Misanthrope semble au premier abord être un nouvel ersatz de ces thrillers américains au allures des années quatre-vingt-dix : un tueur psychopathe, un duo d’enquêteurs pas assez ancrés dans le système qui peuvent jouir d’une certaine liberté dans leur enquête qui les mèneront dans leurs derniers retranchements (qu’ils soient corporels ou psychologiques) mais trouvant une certaine filiation avec le tueur, et enfin à la photographie terne. Formule dont les prémices peuvent remonter jusqu’au Sixième sens (Michael Mann, 1986) pour trouver son apogée avec Le Silence des agneaux (Jonathan Demme, 1991) ou encore Seven (David Fincher, 1995). Un genre aujourd’hui tombé en désuétude. En tout cas, c’est ce qu’on pensait.
Parce qu’avec Misanthrope (To Catch a Killer en version originale), David Szifron signe un thriller d’une très grande efficacité. Le postulat de départ est pourtant bien simple : le soir du Nouvel An, un tueur assassine froidement un grand nombre d’innocents. À partir de cette nuit, une équipe de police menée par un agent du FBI se charge de l’affaire. Mais c’est bien par une écriture déstabilisante que Szifron (épaulé par Jonathan Wakeham) insuffle dans son œuvre une dimension inattendue et complexe. Les situations auxquelles les personnages sont confrontés sont classiques dans ce genre d’œuvres, mais la façon dont sont dépeints les différents protagonistes est à la fois chaleureuse et froide. C’est ce regard paradoxal qui va se propager dans toute la technique de Misanthrope : les personnages sont à la fois antipathiques (que ce soit par rapport au spectateur, mais aussi les uns envers les autres), mais aussi remplis d’un respect et d’une admiration sincère.
Cette sincérité se ressent toute au long du film. Premièrement par son casting (parfait). Shailene Woodley (qui par ailleurs co-produit) est réellement habitée par ce personnage traumatisé, solitaire autant des autres que d’elle-même, et à qui on donne finalement sa chance. Un personnage qui nous est présenté comme compréhensive des actes du tueur, comme de nombreuses fois dans ce genre de films.

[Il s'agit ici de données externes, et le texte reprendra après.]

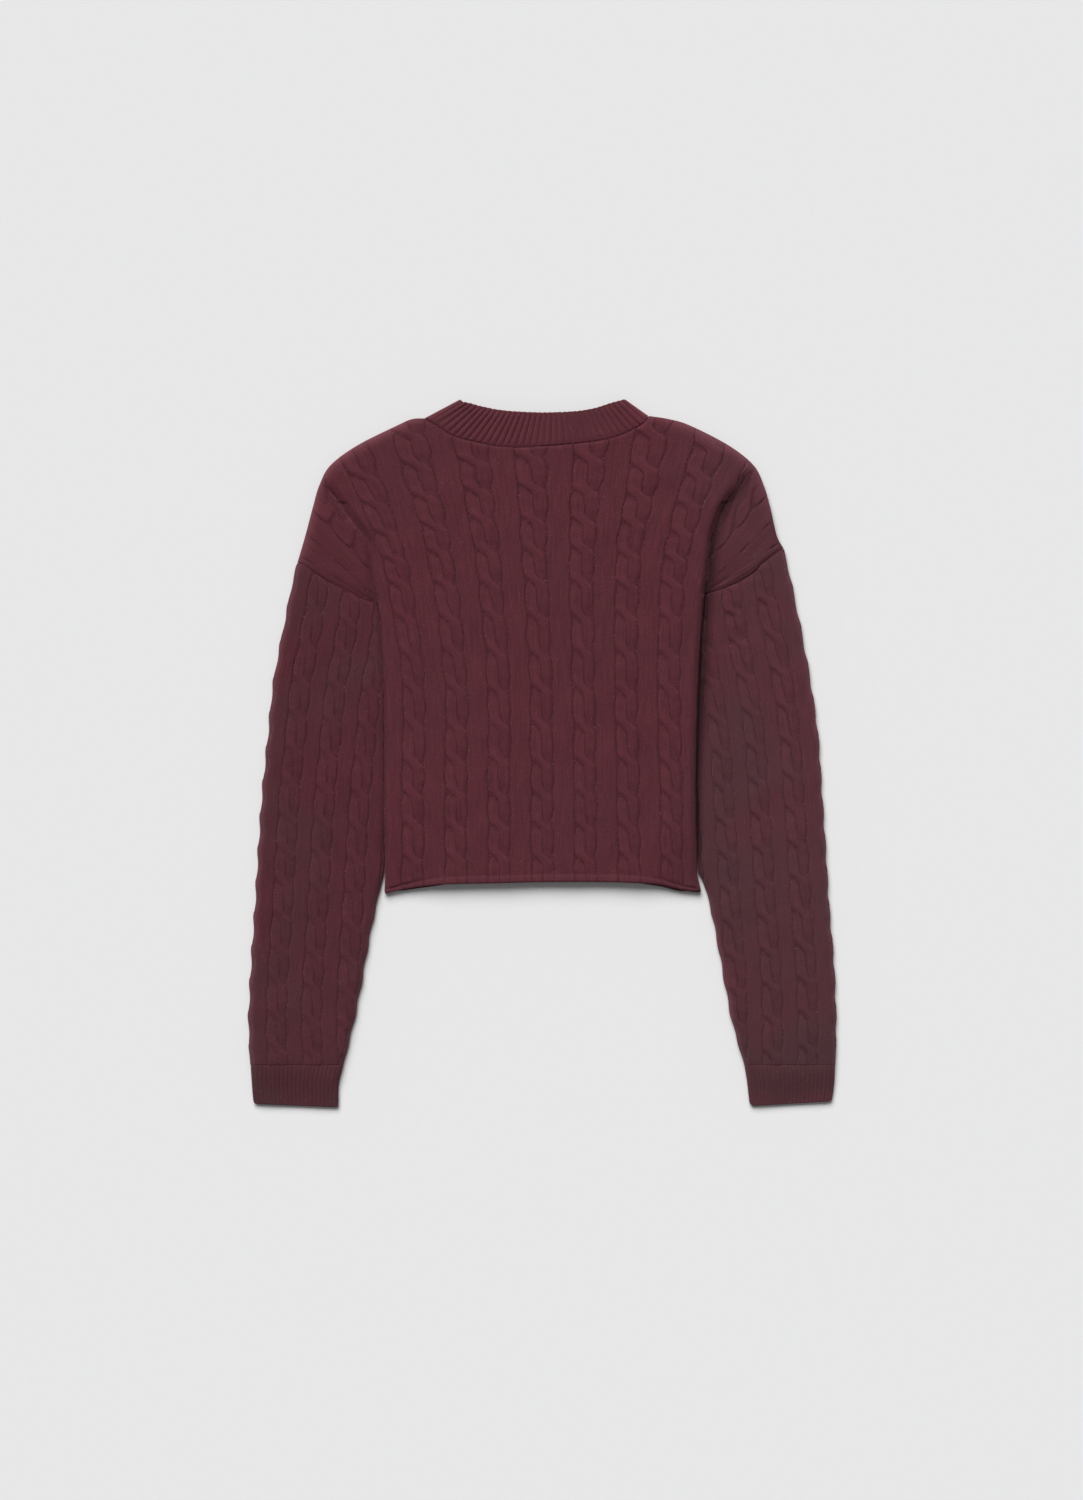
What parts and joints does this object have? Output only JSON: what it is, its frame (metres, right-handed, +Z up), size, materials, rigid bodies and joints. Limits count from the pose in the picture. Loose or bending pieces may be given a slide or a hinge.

Mais elle n’est pas compréhensive parce qu’elle a étudié les comportements humains, ou pire, par des sortes de liens fantastiques avec l’antagoniste. Non, elle est elle-même paradoxale ; comme psychologiquement instable elle-même, elle pourrait vriller dans un claquement de doigts. Et le personnage (brillamment) interprété par Ben Mendelsohn arrive comme médiateur de cette psychologique défaillante, par un calme olympien insinuant qu’il soit digne de confiance.

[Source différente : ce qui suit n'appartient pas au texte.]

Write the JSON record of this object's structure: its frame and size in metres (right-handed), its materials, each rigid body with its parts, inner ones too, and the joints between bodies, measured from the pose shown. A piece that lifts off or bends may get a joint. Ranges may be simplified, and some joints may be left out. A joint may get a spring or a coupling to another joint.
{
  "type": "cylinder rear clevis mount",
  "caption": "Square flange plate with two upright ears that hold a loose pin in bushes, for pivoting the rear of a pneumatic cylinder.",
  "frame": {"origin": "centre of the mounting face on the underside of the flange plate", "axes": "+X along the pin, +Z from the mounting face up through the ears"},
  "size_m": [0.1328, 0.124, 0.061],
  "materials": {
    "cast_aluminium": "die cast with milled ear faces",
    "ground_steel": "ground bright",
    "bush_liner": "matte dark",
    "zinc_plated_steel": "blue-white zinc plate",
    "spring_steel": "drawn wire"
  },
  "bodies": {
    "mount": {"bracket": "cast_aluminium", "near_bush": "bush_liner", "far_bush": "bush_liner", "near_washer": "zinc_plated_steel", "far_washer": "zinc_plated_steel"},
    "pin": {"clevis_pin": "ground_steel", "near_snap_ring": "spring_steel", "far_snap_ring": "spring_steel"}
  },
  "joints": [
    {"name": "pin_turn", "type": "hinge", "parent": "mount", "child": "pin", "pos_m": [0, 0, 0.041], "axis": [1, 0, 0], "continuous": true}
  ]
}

La mise en scène, elle aussi, est remplie de paradoxes. Rien que dans sa séquence d’ouverture aux allures de massacre du Nouvel An, la caméra est à la fois virevoltante, passant entre les feux d’artifices, à la fois froide, brutale lorsque celle-ci prend les haut et fixe dans des plans immobiles, les victimes de l’attaque. La note d’intention est donc claire : le film prend son sujet de manière froide, brutale voire clinique, mais il est également capable de donner du spectaculaire. C’est ici un mariage très maitrisé, tenant le spectateur en haleine, où lorsque l’ensemble paraît ne se dérouler que lors d’une nuit (une majorité de l’œuvre se déroule de nuit), il explore les zones de doute, de réflexions et d’actions à un rythme parfait, jusqu’à un final réellement haletant en trois actes qui certes n’est pas aussi spectaculaire qu’il aurait pu être, mais qui se tient par une ambiance pesante mais agréable, une mise en scène tantôt posée, tantôt expressive, elle garde un rythme et une écriture propre, cohérente et respectueuse de l’œuvre.